Summer is almost here, and this year we’re approaching dating differently, starting with bringing back “yearning,” the act of longing and desire.
Dating in 2026 looks very different. With constant access through dating apps and social media, nobody really has to yearn. In our ever-progressing digital age, you can text your crush anytime or check their social media accounts, prompting you to learn most things about them before you have even sat across from them.
According to relationship and intimacy expert Nikquan Lewis, yearning serves as a reminder of the “glory days” of romance, the 90s. “Yearning in dating takes me back to some of our greatest love stories from the 90s. Movies like Jason’s Lyric and Love Jones let us feel desire through the screen, literally. You could feel the tension, the anticipation. The way two people wanted each other and had to sit in that,” she said.
While not every aspect of 90s love was ideal, the core of yearning lies in fostering authentic connection over time. Love stories and trysts showed us what it looks like to build something, to prioritize taking the time actually to learn more about someone, and to develop romance.
Nowadays, people are burned out by surface-level conversations and options with no real depth. So this shift we are seeing in the dating space is rooted in establishing emotional bonds, and actively responding to what has not been working. To achieve that, here are some summer dating trends, according to Lewis.
Yearning or slow burn anticipation
This summer, we’re letting anticipation build instead of rushing access. There was a time when you had to wait. Wait for the call, for the next date, and to sit with how much you liked someone. Now everything is instant, and when everything is instant, nothing has time to build. Give things space. Let yourself think about the person. Let yourself feel it.
But if space immediately makes you anxious, or if you find yourself checking your phone, overthinking, or trying to force a connection, that is dysregulation, not yearning. Yearning is grounded. It allows you to feel desire without losing yourself in it. If you can’t sit in the space, you will try to close it too quickly. That is how people rush into a connection or attach to the wrong person.

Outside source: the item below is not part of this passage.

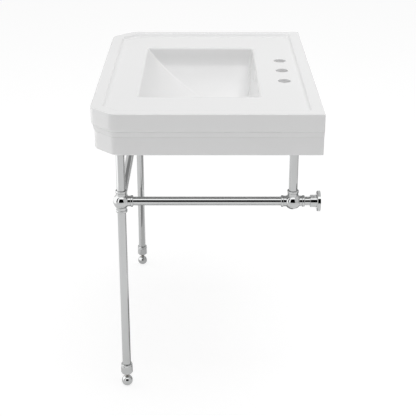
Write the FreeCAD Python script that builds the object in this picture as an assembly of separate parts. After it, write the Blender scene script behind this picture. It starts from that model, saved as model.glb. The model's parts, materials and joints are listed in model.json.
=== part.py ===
import FreeCAD, Part
import math
import os

from FreeCAD import Vector

# Console sink on two front legs, fastened to a wall at its back.
# +X is to the right of somebody standing in front of it, +Y points into the wall, +Z is up.
# The origin lies on the wall plane, midway between the two wall anchor holes of the basin.
# All sizes are in millimetres.

# ---- Basin, outside
WIDTH = 832.0
DEPTH = 591.0
HEIGHT = 813.0            # floor to the top of the rim
APRON_HEIGHT = 112.5      # top of the rim to the basin's lower edge
CORNER_CLIP = 58.0        # length cut off each side of a front corner
CORNER_ROUND = 42.0       # plan radius where the clipped corner meets a side
INNER_ROUND = 4.0         # smallest plan radius of an inner outline
RECESS_ROUND = 12.0       # plan radius of the deck's corners
UPPER_BAND = 48.5         # height of the proud upper band
MIDDLE_BAND = 14.5        # height of the sloped band under it
MIDDLE_INSET_TOP = 4.4
MIDDLE_INSET_BOTTOM = 6.5
LOWER_INSET = 8.3
RIM_EDGE = 3.0            # rounding of the rim's outer edge
BAND_EDGE = 4.0           # rounding under the upper band
APRON_EDGE = 4.5          # rounding of the apron's lower edge

# ---- Basin, deck and walls
RIM_WIDTH = 31.0          # outer face to the start of the rim's inner slope
RIM_SLOPE_RUN = 5.0       # how far the rim's inner side leans out on its way down
DECK_DROP = 8.0           # rim top down to the deck
RIM_INNER_EDGE = 3.0
RIM_COVE = 9.0            # hollow between the deck and the rim
DECK_WALL = 14.0
SIDE_WALL = 14.0
BACK_WALL = 14.0

# ---- Bowl
BOWL_HALF_WIDTH = 244.0   # centre line to the side wall, at deck level
BOWL_FRONT = 114.5        # front of the basin to the top of the front ramp
BOWL_BACK = 155.0         # wall plane to the top of the bowl's back wall
BOWL_LIP = 8.0            # rounding from the deck into the bowl
BOWL_SHELL = 12.0
SIDE_LAND = 4.0           # upright part of the side wall, over its sweep
SIDE_SWEEP_RUN = 140.0    # half axes of the elliptical sweep down to the bottom
SIDE_SWEEP_DROP = 118.0
BOTTOM_SLOPE = 5.0        # slope at the edge of the bottom, in degrees
RAMP_START = 55.8         # slope of the front ramp at the deck, in degrees
RAMP_END = 3.0            # slope at which the ramp's arc would stop, under the bottom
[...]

Being present with your date or potential partner
Pay attention to how someone feels in person, not just how they text. You can text someone all day and still feel nothing when you see them in person. Connection does not live in your phone; it shows up in real life. Emotional safety should not be something you figure out after you are already attached. You should feel the beginning of it early through consistency, presence, and how someone responds to you.
So slow down and notice:
Do I feel comfortable?
Do I feel safe?
Do I feel like I can actually be myself?
Do I feel settled in my body or on edge?
Emotional intelligence over chemistry
We are not going back to the 90s as is. We are not carrying the lack of communication, the avoidance, or the generational dysfunction and unhealed trauma. This version of dating is an old-school connection with new-school awareness, and I love it. Look for consistency, accountability, and emotional safety.

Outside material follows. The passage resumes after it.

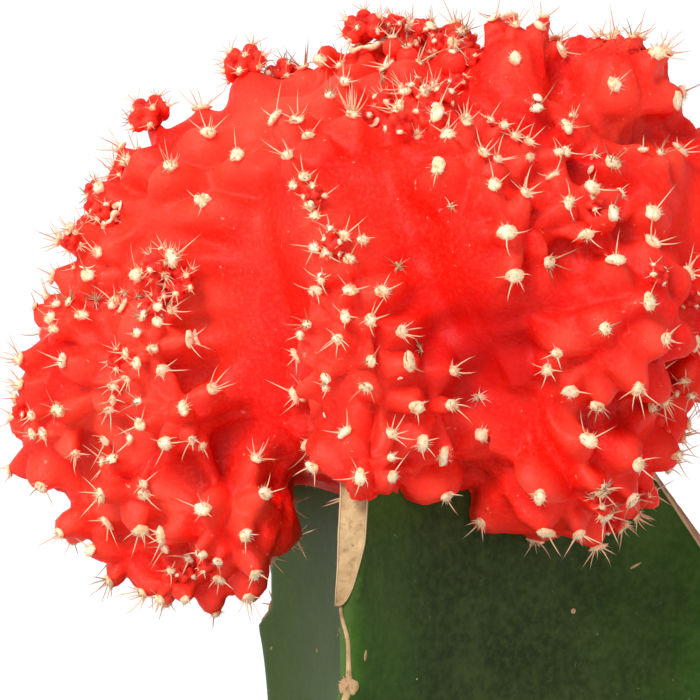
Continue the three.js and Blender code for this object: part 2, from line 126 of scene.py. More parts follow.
# Camera, as the picture was taken: from the front, a little above, with a long lens
view = {
    "aim": (-9.1, 0, 157.4),
    "distance": 350,
    "tilt": 3,
    "lens": 200,
    "width": 63,  # width of the picture at the aim
}
aim = np.array(view["aim"], float)
tilt = math.radians(view["tilt"])
viewUp = np.array([0, math.sin(tilt), math.cos(tilt)])
viewRight = np.array([1.0, 0, 0])
towardsViewer = np.array([0, -math.cos(tilt), math.sin(tilt)])
eye = aim + towardsViewer * view["distance"]


def addCamera():
    data = bpy.data.cameras.new("camera")
    data.lens = view["lens"]
    data.sensor_width = view["lens"] * view["width"] / view["distance"]
    data.clip_start = 0.01
    camera = bpy.data.objects.new("camera", data)
    camera.location = eye * mm
    camera.rotation_euler = Vector(-towardsViewer).to_track_quat("-Z", "Y").to_euler()
    bpy.context.scene.collection.objects.link(camera)
    bpy.context.scene.camera = camera


addCamera()
print("camera set")

# Nodes of the materials


def newMaterial(name):
    material = bpy.data.materials.new(name)
    material.use_nodes = True
    nodes = material.node_tree.nodes
    return material, material.node_tree, nodes["Principled BSDF"]


def put(tree, kind, inputs=None, **settings):
    node = tree.nodes.new(kind)
    for key, value in settings.items():
        setattr(node, key, value)
    for key, value in (inputs or {}).items():
        if isinstance(value, bpy.types.NodeSocket):
            tree.links.new(value, node.inputs[key])
        else:
            node.inputs[key].default_value = value
    return node


def objectPlace(tree):
    return put(tree, "ShaderNodeTexCoord").outputs["Object"]


def noise(tree, scale, detail=3, rough=0.5, place=None):
    inputs = {"Vector": place or objectPlace(tree), "Scale": scale, "Detail": detail, "Roughness": rough}
    return put(tree, "ShaderNodeTexNoise", inputs).outputs["Fac"]


def ramp(tree, value, stops):
    node = put(tree, "ShaderNodeValToRGB", {"Fac": value})
    while len(node.color_ramp.elements) < len(stops):
        node.color_ramp.elements.new(0.5)
    for element, (place, colour) in zip(node.color_ramp.elements, stops):
        element.position = place
        element.color = (*colour, 1)
    return node.outputs["Color"]


def grey(level):
    return (level, level, level)


def mix(tree, share, first, second, how="MIX"):
    node = put(tree, "ShaderNodeMix", data_type="RGBA", blend_type=how)
    for socket, value in ((node.inputs[0], share), (node.inputs[6], first), (node.inputs[7], second)):
        if isinstance(value, bpy.types.NodeSocket):
            tree.links.new(value, socket)
        else:
            socket.default_value = (*value, 1) if isinstance(value, tuple) else value
    return node.outputs[2]


def layer(tree, base, value, low, high, most, colour):
    # a colour over the base, from none of it at a low value to the most of it at a high one
    return mix(tree, ramp(tree, value, [(low, grey(0)), (high, grey(most))]), base, colour)


def number(tree, name):
    return put(tree, "ShaderNodeAttribute", attribute_name=name).outputs["Fac"]


def paint(tree, shader, base, rough, shine=0.5, glow=0, reach=None):
    # glow is the share of the light that passes through, and reach how far red, green and blue go in it, mm
    tree.links.new(base, shader.inputs["Base Color"])
    shader.inputs["Roughness"].default_value = rough
    shader.inputs["Specular IOR Level"].default_value = shine
    if glow:
        shader.inputs["Subsurface Weight"].default_value = glow
        shader.inputs["Subsurface Radius"].default_value = reach
        shader.inputs["Subsurface Scale"].default_value = mm


def bump(tree, shader, height, strength, distance, under=None):
    inputs = {"Height": height, "Strength": strength, "Distance": distance * mm}
    if under:
        inputs["Normal"] = under
    node = put(tree, "ShaderNodeBump", inputs)
    tree.links.new(node.outputs["Normal"], shader.inputs["Normal"])
    return node.outputs["Normal"]


# Red flesh: the head's waxy skin, with painted shade in its folds and painted highlights where it stands out
redFlesh = {
    # deep is the painted shade in folds and shaded spots; pale is the painted highlight on raised parts, and
    # also random paler patches
    "deep": (0.54, 0.0017, 0.001),
    "body": (0.88, 0.0065, 0.0018),
    "pale": (0.96, 0.052, 0.027),
    # bloom is a fine grain, and also the colour of the painted highlights
    "bloom": (0.98, 0.10, 0.050),
    # speck is the colour of small painted glints
    "speck": (0.98, 0.38, 0.26),
    "roughness": 0.46,
    "shine": 0.15,
    "glow": 0.2,
    "reach": (3.2, 0.5, 0.3),
}


def makeRedFlesh():
    material, tree, shader = newMaterial("red_flesh")
    deep, body, pale, bloom = (redFlesh[key] for key in ("deep", "body", "pale", "bloom"))
    # painted shade: deeper red in folds and where other skin lies close
    base = ramp(tree, number(tree, "creaseShade"), [(0.1, deep), (0.6, body), (1, body)])
    # painted highlight: paler on the raised tops of the tubercles
    base = layer(tree, base, number(tree, "raisedHighlight"), 0.1, 0.8, 0.7, pale)
    base = layer(tree, base, noise(tree, 130, 3), 0.5, 0.8, 0.25, pale)
    base = layer(tree, base, noise(tree, 2600, 3, 0.7), 0.45, 0.75, 0.3, bloom)
    # painted glints: small pale flecks over the skin
    base = layer(tree, base, noise(tree, 1500, 2), 0.71, 0.76, 0.5, redFlesh["speck"])
    # painted shade below the middle and painted highlights above it, over a random tone
    paintedLightAndTone = number(tree, "paintedLightAndTone")
    base = mix(tree, ramp(tree, paintedLightAndTone, [(0, grey(0.9)), (0.5, grey(0))]), base, deep)
    base = layer(tree, base, paintedLightAndTone, 0.5, 1, 0.9, bloom)
    paint(tree, shader, base, *(redFlesh[key] for key in ("roughness", "shine", "glow", "reach")))
    first = bump(tree, shader, noise(tree, 420, 4, 0.6), 0.35, 0.25)
    bump(tree, shader, noise(tree, 2000, 4, 0.7), 0.7, 0.12, first)
    return material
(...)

Pay attention to whether someone communicates clearly, respects your boundaries, and follows through. Emotional safety is built through reliability, not just intensity. You should not have to question where you stand while also trying to build feelings.

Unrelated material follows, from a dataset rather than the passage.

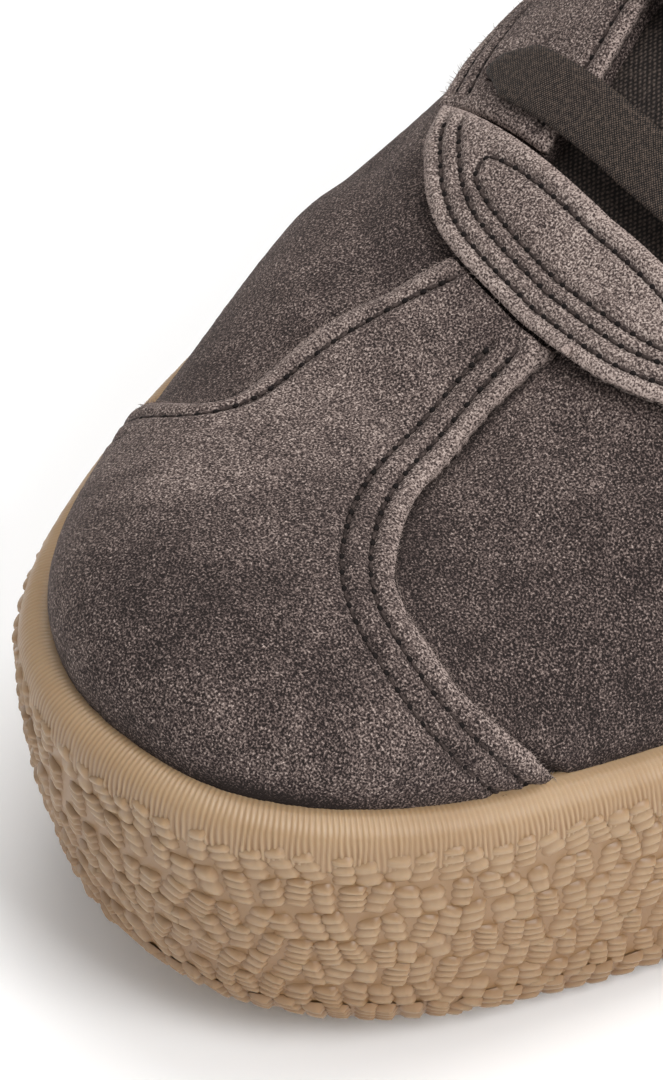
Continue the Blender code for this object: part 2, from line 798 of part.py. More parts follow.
def make_leg(side, parts, cutters, collar, pins):
    """One leg of the eyestay, from the throat bar back to the collar."""
    name = "eyestay_medial" if side > 0 else "eyestay_lateral"
    finish = material("suede_" + name, (0.10, 0.078, 0.068), 0.95)
    faces = stretch(THROAT_FRONT / 2, COLLAR_FRONT + THROAT_LENGTH / 2)
    made = layer(name, -OVERLAY, OVERLAY, faces, parts, finish)
    middle = throat_middle(THROAT_FRONT + THROAT_LENGTH / 2)
    start = GAP / THROAT_LENGTH
    inner = throat_rows("inner", 0, start)
    outer = throat_rows("outer", 0, start)
    outline = [(middle + side * out, back) for out, back in inner + outer[::-1]]
    shape = prism(name + "_outline", outline, CUT_LOW, CUT_TOP, "Z", cutters)
    cut(made, collar)
    cut(made, shape, "INTERSECT")
    for pin_side, pin in pins:
        if pin_side == side:
            cut(made, pin)
    return made


def make_tongue(parts, cutters):
    """Padded tongue under the throat, from inside the vamp to above the collar."""
    finish = material("tongue_cloth", (0.035, 0.030, 0.028), 0.95)
    under = -(UPPER_INSET + WALL + GAP + TONGUE_THICKNESS)
    faces = stretch(TONGUE_START / 2, TONGUE_END + THROAT_LENGTH / 2)
    made = layer("tongue", under, TONGUE_THICKNESS, faces, parts, finish)
    middle = throat_middle(THROAT_FRONT + THROAT_LENGTH / 2)
    length = TONGUE_END - TONGUE_START
    rows = [(TONGUE.at("half", s) * BALL_WIDTH, TONGUE_START + s * length) for s in TONGUE_SHARES]
    shape = prism("tongue_outline", both_sides(rows, middle), CUT_LOW, CUT_TOP, "Z", cutters)
    cut(made, shape, "INTERSECT")
    return made


def make_laces(parts):
    """Flat bars of the lace, each lying over the legs from hole to hole."""
    tree = BVHTree.FromPolygons([Vector(v) for v in skin_at(GAP)], SKIN_FACES)
    middle = throat_middle(THROAT_FRONT + THROAT_LENGTH / 2)
    down = Vector((0, 0, -1))
    for number, (along, out) in enumerate(EYELETS.rows, start=1):
        reach = out * BALL_WIDTH - EYELET_RADIUS - 2 * GAP
        d = THROAT_FRONT + along * THROAT_LENGTH
        low = []
        for share in np.linspace(-1, 1, LACE_STEPS + 1):
            x = middle + share * reach
            rows = []
            for edge in (-0.5, 0.5):
                point, normal, _, _ = tree.ray_cast(Vector((x, d, INSTEP_HEIGHT * 2)), down)
                slope = Vector((0, -normal.z, normal.y)).normalized()
                slope = slope if slope.y > 0 else -slope
                start = point + slope * edge * LACE_WIDTH
                hit, _, _, _ = tree.ray_cast(Vector((x, start.y, INSTEP_HEIGHT * 2)), down)
                rows.append(hit)
            low.append(rows)
        make_lace_bar(f"lace_bar_{number}", low, parts)


def make_lace_bar(name, low, parts):
    """One bar: a strip between two rows of points, thickened upwards."""
    finish = material(name + "_weave", (0.045, 0.034, 0.028), 0.8)
    vertices = [tuple(point) for pair in low for point in pair]
    faces = [(2 * i, 2 * i + 1, 2 * i + 3, 2 * i + 2) for i in range(len(low) - 1)]
    made = add_object(name, place(vertices), faces, parts, finish)
    face_out(made, [(0, 0, 1)] * len(vertices))
    lift = thickness(made, LACE_THICKNESS, 1)
    lift.use_even_offset = False


def main():
    for old in list(bpy.data.objects):
        bpy.data.objects.remove(old, do_unlink=True)
    parts = collection("skate_shoe")
    cutters = collection("cutters")
    collar = collar_cutter(cutters)
    throat = throat_cutter(cutters)
    pins = eyelet_cutters(cutters)
    make_cupsole(parts, cutters)
    make_insole(parts)
    make_upper(parts, collar, throat, pins)
    make_toe_piece(parts, cutters)
    make_throat_bar(parts, cutters)
    for side in (1, -1):
        make_leg(side, parts, cutters, collar, pins)
    make_tongue(parts, cutters)
    make_laces(parts)


main()
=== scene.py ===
"""Low skateboarding shoe, right foot: suede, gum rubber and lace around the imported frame.

Everything is in metres in the frame of the CAD part: toe towards -Y, inner side of the
foot towards +X, floor at z = 0. The forms are worked out in the last's own frame, in
which d runs back from the toe, and moved over by PLACE at the end.
"""

import logging
import math
import random
from dataclasses import dataclass
from enum import Enum
from typing import Callable, Iterable, Optional, Sequence

import bmesh
import bpy
import numpy as np
from mathutils import Matrix, Vector, noise
from mathutils.bvhtree import BVHTree
from mathutils.kdtree import KDTree


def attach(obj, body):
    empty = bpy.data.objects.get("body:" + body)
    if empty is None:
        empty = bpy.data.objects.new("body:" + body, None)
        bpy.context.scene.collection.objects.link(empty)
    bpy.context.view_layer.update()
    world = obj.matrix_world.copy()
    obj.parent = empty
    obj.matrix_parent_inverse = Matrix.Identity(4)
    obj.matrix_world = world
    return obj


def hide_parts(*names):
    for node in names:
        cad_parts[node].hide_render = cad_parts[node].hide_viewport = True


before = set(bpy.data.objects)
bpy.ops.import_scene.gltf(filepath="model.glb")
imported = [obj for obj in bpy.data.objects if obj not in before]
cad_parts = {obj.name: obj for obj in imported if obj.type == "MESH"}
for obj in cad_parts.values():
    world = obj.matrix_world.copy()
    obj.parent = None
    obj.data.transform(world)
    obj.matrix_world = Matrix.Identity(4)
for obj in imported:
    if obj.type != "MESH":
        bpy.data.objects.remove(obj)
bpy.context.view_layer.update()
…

Prioritizing vulnerability
Be vulnerable, but do not rush intimacy to feel connected. Vulnerability is necessary, but many people are using it to fast-track closeness. Telling your entire life story too soon does not build connection; it creates emotional exposure without trust. Real vulnerability takes time and is intentional. It grows as safety is built, is mutual and intentional. When vulnerability is grounded, it deepens connection. When it is rushed, it can create a false sense of closeness that does not last.
In-person connection versus the dating app
Apps are still a major part of dating. The problem is not the app. It is how people are using it. Endless swiping. Multiple conversations with no direction. Staying in the app instead of moving into real life.
Use the app to meet. Then move. Have the conversation. Set the date. Get off the phone and into real life. Sustainable and intimate connections struggle to thrive in a message thread. If the app is where the relationship lives, it often stays at a surface level.
Allowing the connection to have a healthy space
If you are in constant contact, there is no room for anticipation, and anticipation is sexy. It fuels desire. Without it, there is no time to reflect. No time to miss each other. No time to feel the impact of someone’s presence.
Space is not disconnection. Space is where desire and clarity build. Where you get to feel what is actually there. And if you avoid space because it feels uncomfortable, you also avoid the depth it brings.
Transparent & Chalance Dating
Strive to be upfront about your intentions and share your desire for the relationship or connection during the first couple of dates to avoid mixed signals and burnout. Combining “challenge” and “nonchalance” embraces and encourages intentional effort and emotional openness in dating. It’s all about planning thoughtful dates, sending voice notes, maintaining consistent communication, and expressing genuine interest.